### THE PROBLEM
Reproduce only the lines from the one containing "Model this object" through the one containing "groove_d = 1; // [0.6:0.1:1.5]", exactly as written and with both ends included.

### RECORDS PROVIDED
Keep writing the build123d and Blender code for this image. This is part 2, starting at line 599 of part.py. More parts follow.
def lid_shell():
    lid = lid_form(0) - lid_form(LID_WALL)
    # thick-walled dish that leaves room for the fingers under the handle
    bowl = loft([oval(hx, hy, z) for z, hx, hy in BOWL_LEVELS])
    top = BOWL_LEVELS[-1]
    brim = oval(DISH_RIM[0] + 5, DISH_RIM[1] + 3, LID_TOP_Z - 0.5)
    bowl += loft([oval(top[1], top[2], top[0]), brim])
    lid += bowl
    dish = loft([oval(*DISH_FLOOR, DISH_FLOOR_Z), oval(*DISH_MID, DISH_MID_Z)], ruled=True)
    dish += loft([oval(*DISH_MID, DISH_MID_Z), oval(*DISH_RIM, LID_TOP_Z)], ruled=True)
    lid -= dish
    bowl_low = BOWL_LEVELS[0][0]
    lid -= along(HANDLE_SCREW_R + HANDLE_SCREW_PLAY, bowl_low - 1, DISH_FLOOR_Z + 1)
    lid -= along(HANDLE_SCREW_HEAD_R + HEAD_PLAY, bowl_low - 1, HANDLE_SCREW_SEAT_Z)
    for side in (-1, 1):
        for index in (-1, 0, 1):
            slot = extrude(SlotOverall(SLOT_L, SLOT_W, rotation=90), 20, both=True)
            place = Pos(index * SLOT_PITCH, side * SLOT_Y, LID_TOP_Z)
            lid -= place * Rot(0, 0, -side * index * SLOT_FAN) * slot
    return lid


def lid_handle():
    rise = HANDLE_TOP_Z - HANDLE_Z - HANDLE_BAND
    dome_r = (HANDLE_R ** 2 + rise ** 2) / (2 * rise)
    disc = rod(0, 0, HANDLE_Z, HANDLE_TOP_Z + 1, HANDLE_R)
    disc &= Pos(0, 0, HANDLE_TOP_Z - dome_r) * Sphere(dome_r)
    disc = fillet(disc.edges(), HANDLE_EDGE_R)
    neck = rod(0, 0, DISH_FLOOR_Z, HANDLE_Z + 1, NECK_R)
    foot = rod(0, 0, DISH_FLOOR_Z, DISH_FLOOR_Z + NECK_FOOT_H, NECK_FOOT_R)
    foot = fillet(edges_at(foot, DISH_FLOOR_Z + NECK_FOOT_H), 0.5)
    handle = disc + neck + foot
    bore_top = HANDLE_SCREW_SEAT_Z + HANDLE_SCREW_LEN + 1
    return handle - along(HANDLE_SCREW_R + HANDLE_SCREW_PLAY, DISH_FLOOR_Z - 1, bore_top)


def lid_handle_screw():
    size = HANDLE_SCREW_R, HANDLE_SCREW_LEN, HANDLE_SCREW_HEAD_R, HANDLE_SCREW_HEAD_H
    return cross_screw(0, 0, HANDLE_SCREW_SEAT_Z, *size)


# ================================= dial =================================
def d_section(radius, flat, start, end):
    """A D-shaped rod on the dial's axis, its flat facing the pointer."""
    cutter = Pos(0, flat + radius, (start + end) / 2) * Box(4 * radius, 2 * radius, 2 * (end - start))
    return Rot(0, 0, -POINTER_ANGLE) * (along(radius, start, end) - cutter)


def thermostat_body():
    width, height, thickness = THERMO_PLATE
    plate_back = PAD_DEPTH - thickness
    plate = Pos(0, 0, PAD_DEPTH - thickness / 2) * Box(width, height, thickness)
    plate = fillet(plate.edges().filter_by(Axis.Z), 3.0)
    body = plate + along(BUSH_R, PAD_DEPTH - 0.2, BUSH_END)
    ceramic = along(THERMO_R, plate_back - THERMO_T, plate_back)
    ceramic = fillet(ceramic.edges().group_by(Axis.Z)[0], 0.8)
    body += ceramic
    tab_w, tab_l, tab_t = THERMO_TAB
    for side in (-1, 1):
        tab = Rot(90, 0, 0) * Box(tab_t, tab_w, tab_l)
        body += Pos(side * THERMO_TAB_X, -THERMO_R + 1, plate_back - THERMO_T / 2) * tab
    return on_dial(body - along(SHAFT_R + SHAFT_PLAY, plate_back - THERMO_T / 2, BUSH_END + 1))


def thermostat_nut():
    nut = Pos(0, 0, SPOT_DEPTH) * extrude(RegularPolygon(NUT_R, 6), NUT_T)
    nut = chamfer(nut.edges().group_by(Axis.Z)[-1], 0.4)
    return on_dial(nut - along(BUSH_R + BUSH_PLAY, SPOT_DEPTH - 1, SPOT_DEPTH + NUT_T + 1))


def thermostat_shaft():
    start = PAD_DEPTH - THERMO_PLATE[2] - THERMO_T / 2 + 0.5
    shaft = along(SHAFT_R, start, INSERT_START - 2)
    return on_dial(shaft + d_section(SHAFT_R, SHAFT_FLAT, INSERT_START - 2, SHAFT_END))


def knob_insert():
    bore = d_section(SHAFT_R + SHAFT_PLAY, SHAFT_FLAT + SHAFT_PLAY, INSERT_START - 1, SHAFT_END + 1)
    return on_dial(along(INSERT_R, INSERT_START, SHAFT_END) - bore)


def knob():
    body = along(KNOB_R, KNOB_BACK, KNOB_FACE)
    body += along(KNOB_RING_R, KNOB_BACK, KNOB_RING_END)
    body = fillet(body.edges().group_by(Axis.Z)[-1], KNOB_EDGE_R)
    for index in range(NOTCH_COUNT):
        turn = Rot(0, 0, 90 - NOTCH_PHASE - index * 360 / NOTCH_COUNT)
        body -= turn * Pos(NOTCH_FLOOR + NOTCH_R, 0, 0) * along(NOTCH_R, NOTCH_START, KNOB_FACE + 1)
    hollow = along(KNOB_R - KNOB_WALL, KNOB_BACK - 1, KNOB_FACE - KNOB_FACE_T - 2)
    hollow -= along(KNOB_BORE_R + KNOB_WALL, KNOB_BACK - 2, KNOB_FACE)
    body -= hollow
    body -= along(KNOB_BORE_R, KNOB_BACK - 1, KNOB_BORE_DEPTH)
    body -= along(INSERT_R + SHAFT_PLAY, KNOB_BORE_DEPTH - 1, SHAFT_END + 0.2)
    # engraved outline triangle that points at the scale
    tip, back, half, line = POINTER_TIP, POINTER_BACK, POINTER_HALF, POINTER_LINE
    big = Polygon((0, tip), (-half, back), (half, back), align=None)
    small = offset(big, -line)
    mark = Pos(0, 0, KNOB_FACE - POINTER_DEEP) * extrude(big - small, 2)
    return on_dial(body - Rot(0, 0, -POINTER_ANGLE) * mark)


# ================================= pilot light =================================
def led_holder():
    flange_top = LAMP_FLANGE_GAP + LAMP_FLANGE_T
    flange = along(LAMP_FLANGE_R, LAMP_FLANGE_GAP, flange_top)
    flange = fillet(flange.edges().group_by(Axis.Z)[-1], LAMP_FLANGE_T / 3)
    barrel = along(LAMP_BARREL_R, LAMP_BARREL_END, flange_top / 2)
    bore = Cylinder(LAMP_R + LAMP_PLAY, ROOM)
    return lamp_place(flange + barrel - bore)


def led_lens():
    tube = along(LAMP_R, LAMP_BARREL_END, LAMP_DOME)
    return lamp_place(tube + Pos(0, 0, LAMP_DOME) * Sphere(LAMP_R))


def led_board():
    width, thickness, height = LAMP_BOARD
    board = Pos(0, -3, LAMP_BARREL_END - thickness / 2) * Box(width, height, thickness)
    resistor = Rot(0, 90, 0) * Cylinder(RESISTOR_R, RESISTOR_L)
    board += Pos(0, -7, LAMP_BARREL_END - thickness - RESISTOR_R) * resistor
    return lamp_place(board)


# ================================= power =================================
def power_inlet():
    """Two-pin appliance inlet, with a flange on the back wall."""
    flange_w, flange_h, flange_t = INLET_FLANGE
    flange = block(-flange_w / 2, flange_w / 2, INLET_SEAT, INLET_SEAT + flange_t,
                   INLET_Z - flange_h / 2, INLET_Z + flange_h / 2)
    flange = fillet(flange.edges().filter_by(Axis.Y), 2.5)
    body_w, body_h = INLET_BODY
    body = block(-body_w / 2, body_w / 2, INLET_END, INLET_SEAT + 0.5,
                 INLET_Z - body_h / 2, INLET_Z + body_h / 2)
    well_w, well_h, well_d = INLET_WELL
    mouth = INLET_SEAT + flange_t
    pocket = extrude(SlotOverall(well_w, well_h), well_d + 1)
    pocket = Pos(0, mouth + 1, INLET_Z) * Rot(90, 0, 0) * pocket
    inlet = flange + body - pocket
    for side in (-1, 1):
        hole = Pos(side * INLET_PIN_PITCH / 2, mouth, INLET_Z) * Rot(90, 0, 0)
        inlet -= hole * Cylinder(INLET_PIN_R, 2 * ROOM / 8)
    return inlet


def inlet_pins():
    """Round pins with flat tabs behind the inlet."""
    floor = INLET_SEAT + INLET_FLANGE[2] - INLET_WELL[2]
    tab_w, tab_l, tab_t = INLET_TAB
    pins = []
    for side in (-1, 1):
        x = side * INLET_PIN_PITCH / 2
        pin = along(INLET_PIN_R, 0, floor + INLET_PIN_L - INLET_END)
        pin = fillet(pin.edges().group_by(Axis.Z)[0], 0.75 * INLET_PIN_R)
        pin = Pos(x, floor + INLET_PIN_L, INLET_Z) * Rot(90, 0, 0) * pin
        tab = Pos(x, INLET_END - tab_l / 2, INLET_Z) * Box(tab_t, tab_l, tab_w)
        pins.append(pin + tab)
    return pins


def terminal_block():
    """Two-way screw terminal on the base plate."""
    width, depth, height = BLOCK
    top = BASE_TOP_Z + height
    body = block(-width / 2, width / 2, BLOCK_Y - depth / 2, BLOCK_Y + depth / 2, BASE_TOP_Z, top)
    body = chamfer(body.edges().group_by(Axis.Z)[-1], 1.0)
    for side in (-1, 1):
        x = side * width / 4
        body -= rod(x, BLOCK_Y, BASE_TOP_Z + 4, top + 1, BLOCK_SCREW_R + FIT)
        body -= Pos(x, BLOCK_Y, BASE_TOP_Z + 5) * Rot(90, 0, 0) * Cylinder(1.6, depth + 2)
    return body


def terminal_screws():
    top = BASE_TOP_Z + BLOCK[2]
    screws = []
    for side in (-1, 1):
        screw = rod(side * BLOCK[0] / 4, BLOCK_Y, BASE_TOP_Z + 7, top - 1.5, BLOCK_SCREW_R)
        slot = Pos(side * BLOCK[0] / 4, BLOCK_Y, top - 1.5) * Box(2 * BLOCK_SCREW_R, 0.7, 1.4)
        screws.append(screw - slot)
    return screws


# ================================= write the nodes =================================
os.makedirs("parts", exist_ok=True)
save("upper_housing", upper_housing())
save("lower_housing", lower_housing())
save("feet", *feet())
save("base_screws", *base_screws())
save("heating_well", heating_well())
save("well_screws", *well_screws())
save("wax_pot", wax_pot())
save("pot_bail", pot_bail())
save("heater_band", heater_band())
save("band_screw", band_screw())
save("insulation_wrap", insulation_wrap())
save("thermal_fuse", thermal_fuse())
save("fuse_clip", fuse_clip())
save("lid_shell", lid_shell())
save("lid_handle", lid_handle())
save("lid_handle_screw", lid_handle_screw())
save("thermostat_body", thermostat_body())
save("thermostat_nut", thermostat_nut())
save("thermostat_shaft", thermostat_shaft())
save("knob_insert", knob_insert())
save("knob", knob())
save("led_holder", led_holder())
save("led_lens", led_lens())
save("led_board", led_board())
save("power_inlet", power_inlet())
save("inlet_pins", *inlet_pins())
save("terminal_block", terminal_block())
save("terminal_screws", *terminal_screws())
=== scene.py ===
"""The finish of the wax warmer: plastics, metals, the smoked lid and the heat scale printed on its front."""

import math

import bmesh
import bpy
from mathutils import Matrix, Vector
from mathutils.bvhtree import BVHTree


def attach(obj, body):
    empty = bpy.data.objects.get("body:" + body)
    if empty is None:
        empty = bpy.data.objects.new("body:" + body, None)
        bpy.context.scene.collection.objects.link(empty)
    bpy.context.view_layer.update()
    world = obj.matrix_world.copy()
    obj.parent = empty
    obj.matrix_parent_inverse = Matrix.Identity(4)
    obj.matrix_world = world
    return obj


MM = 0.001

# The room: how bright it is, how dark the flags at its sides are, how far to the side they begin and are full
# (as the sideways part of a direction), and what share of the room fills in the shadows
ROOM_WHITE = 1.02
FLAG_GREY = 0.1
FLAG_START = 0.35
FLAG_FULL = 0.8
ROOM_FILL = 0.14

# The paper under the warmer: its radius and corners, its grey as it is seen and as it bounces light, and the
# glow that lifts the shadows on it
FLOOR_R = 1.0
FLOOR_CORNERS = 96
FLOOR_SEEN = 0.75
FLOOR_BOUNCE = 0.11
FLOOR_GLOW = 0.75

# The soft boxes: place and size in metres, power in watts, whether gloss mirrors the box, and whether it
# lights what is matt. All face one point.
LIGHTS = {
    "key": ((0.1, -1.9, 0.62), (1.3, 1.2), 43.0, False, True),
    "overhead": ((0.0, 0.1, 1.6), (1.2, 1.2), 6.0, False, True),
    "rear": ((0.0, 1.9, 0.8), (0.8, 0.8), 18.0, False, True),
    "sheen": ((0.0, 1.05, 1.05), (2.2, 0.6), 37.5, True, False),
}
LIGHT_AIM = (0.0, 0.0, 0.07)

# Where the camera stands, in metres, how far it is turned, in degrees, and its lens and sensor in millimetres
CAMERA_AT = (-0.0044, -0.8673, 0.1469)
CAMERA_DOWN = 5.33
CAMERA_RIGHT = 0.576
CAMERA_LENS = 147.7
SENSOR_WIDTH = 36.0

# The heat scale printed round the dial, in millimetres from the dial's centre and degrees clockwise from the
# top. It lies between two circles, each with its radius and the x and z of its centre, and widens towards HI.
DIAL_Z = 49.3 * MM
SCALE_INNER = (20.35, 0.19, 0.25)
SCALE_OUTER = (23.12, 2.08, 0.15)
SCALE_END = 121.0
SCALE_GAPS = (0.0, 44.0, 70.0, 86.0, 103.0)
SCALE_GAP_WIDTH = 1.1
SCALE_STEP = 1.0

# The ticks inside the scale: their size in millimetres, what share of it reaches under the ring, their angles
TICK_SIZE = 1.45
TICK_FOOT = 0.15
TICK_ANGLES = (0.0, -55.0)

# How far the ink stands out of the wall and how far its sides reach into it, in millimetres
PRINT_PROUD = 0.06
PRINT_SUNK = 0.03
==
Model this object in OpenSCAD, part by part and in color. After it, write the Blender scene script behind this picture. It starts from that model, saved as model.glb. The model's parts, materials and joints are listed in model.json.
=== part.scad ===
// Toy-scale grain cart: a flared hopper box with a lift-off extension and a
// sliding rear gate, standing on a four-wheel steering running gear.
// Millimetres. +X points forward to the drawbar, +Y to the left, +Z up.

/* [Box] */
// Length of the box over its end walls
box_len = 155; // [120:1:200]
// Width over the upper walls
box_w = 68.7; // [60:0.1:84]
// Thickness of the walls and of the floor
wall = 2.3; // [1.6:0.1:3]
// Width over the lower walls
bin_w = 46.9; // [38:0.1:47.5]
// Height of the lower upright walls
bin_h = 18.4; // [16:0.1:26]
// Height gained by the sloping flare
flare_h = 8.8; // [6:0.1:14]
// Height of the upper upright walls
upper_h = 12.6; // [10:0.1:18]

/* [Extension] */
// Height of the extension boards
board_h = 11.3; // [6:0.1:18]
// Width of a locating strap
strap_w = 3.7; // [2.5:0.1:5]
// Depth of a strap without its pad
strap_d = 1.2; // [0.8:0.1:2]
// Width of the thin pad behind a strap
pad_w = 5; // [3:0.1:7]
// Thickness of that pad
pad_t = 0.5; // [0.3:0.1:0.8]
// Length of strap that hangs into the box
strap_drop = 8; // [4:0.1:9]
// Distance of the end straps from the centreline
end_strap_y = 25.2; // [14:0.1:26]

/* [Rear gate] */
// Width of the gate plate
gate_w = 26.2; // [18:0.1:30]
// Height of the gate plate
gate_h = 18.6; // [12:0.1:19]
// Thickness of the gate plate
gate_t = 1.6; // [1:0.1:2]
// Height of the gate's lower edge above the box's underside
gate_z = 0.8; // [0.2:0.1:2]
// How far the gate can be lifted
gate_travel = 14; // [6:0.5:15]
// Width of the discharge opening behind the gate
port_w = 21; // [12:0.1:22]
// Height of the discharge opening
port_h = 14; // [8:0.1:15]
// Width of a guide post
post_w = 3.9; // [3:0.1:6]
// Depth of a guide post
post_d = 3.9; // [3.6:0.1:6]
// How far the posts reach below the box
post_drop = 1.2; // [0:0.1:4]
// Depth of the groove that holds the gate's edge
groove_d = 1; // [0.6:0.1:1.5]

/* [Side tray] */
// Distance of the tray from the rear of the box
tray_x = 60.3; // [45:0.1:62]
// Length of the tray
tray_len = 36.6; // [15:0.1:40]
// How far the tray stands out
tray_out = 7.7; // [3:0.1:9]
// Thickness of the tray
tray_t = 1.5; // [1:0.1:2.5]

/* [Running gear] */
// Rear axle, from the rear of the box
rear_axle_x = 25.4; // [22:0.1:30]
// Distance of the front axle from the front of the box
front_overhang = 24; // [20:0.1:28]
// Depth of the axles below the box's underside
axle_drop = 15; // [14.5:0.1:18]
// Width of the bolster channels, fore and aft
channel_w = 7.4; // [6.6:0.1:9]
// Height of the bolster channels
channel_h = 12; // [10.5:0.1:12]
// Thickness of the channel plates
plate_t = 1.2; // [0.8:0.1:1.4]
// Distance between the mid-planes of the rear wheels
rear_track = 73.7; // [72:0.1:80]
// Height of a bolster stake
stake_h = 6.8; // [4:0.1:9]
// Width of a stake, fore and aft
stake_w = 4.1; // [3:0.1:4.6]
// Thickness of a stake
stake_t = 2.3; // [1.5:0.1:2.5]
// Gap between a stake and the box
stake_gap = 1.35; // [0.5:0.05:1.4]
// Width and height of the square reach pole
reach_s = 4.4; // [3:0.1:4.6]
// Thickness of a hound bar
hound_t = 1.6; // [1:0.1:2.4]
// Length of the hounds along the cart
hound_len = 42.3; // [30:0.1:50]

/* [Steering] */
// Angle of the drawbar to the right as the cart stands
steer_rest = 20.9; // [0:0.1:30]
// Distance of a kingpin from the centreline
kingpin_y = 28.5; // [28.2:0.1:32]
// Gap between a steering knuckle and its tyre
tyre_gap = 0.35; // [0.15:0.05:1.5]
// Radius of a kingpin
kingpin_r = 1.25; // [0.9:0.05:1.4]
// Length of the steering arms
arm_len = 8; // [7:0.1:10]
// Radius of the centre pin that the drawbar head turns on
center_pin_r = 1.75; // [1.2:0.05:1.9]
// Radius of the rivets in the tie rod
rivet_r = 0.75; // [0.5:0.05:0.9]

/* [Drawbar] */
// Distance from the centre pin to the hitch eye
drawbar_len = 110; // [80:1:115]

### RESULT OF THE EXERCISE
Model this object in OpenSCAD, part by part and in color. After it, write the Blender scene script behind this picture. It starts from that model, saved as model.glb. The model's parts, materials and joints are listed in model.json.
=== part.scad ===
// Toy-scale grain cart: a flared hopper box with a lift-off extension and a
// sliding rear gate, standing on a four-wheel steering running gear.
// Millimetres. +X points forward to the drawbar, +Y to the left, +Z up.

/* [Box] */
// Length of the box over its end walls
box_len = 155; // [120:1:200]
// Width over the upper walls
box_w = 68.7; // [60:0.1:84]
// Thickness of the walls and of the floor
wall = 2.3; // [1.6:0.1:3]
// Width over the lower walls
bin_w = 46.9; // [38:0.1:47.5]
// Height of the lower upright walls
bin_h = 18.4; // [16:0.1:26]
// Height gained by the sloping flare
flare_h = 8.8; // [6:0.1:14]
// Height of the upper upright walls
upper_h = 12.6; // [10:0.1:18]

/* [Extension] */
// Height of the extension boards
board_h = 11.3; // [6:0.1:18]
// Width of a locating strap
strap_w = 3.7; // [2.5:0.1:5]
// Depth of a strap without its pad
strap_d = 1.2; // [0.8:0.1:2]
// Width of the thin pad behind a strap
pad_w = 5; // [3:0.1:7]
// Thickness of that pad
pad_t = 0.5; // [0.3:0.1:0.8]
// Length of strap that hangs into the box
strap_drop = 8; // [4:0.1:9]
// Distance of the end straps from the centreline
end_strap_y = 25.2; // [14:0.1:26]

/* [Rear gate] */
// Width of the gate plate
gate_w = 26.2; // [18:0.1:30]
// Height of the gate plate
gate_h = 18.6; // [12:0.1:19]
// Thickness of the gate plate
gate_t = 1.6; // [1:0.1:2]
// Height of the gate's lower edge above the box's underside
gate_z = 0.8; // [0.2:0.1:2]
// How far the gate can be lifted
gate_travel = 14; // [6:0.5:15]
// Width of the discharge opening behind the gate
port_w = 21; // [12:0.1:22]
// Height of the discharge opening
port_h = 14; // [8:0.1:15]
// Width of a guide post
post_w = 3.9; // [3:0.1:6]
// Depth of a guide post
post_d = 3.9; // [3.6:0.1:6]
// How far the posts reach below the box
post_drop = 1.2; // [0:0.1:4]
// Depth of the groove that holds the gate's edge
groove_d = 1; // [0.6:0.1:1.5]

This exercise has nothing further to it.